Thursday, March 29, 2018

Get the Military Out of our Public Schools


By Tim Martin
Reprinted with permission; first printed with Committee Opposed to the Military and Draft in Draft NOtices, Jan- Mar. 2018

In 1966, when I was a senior at Fortuna High, military recruiters were a fixture at our school.  They made regular appearances in their dress uniforms with all their pleats and flaps and brass buttons and medals.  And they would give us their best speech. 
“You’ll be heading off to Vietnam,” they told us.  “You’ll see plenty of action and come back heroes with a chest full of medals because you fought for the most powerful army in the world.  And you’ll be better for the experience.”

Lies, all lies.  But I bought it lock, stock, and barrel.  I yanked the pen out of a recruiter’s hand and said, “Yes, sir, where do I sign, sir?” because I was seventeen and not overburdened with brains, because I was revved to race, poured full of the juice of youth.

I bought into their program, all right.  I bought into the propaganda, too.  Years later, Secretary of Defense Robert McNamara admitted that the Vietnam War was “a big mistake.”  One that killed 58,000 Americans, millions of Vietnamese, and turned a huge profit for the military industrial complex, defense contractors, and Dow Chemical.

The real shame is that we learned nothing from Vietnam.  We continue to engage in wars that are mistakes, the military still occupies our schools, and kids haven’t stopped buying their lies and deception.  Today, it’s just a little more glitzy.  Military recruiters roll up to high schools in camouflaged Hummers decked out with flashy decals, blasting hip-hop music and daring the boys who pass by to test their strength on a pull-up bar.  They offer mugs, T-shirts, posters, key chains, and (most tantalizing of all) praise to those who can do a few pull-ups.  But nowhere among the T-shirts and posters is there any indication of the true nature of war.  The death and destruction always go unmentioned.

I’m not your typical tree-hugging, NPR listening, hippy-loving liberal.  My father served in World War II and lost his leg to a land-mine in Italy.  My step-father also served and had two ships sunk out from under him.  One of them was the U.S.S. Indianapolis.  He survived the harrowing ordeal of floating five days in the Pacific Ocean and watching his shipmates be eaten by sharks.  He came home a haunted man with a drinking problem.  I also served my country during time of war, like many other Humboldt County men and women.

What high school kids fail to understand is that war is not pull-ups in front of your buddies.  It’s not crisp dress uniforms with brass buttons and medals.  War is ugly.  There is no glory.  It’s kill or be killed.  But recruiters deliberately manipulate the truth to fill their quota.  Why is such blatant propaganda permitted in our public schools?  Is this the best we have to offer our children?  There should be more effort to bring college and trade school representatives to speak to them.  The military should not be allowed to invade school grounds in search of impressionable youth to fill its ranks through means of sensational advertising, promotion and deception.

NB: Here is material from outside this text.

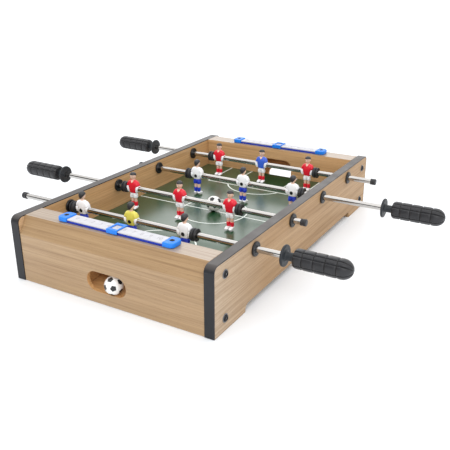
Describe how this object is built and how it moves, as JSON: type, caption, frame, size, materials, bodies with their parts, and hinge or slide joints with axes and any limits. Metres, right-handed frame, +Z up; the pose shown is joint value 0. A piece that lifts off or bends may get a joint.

Here’s another sad fact: the military targets students from more disadvantaged schools and less affluent neighborhoods.  The issue of recruiting only becomes a problem when it comes to schools that wealthier kids attend.  Why?  Because poor children are more expendable than those of prosperous Americans.  Politicians and the wealthy always find loopholes to keep their kids out of harm’s way.  Just ask the man who is currently our president.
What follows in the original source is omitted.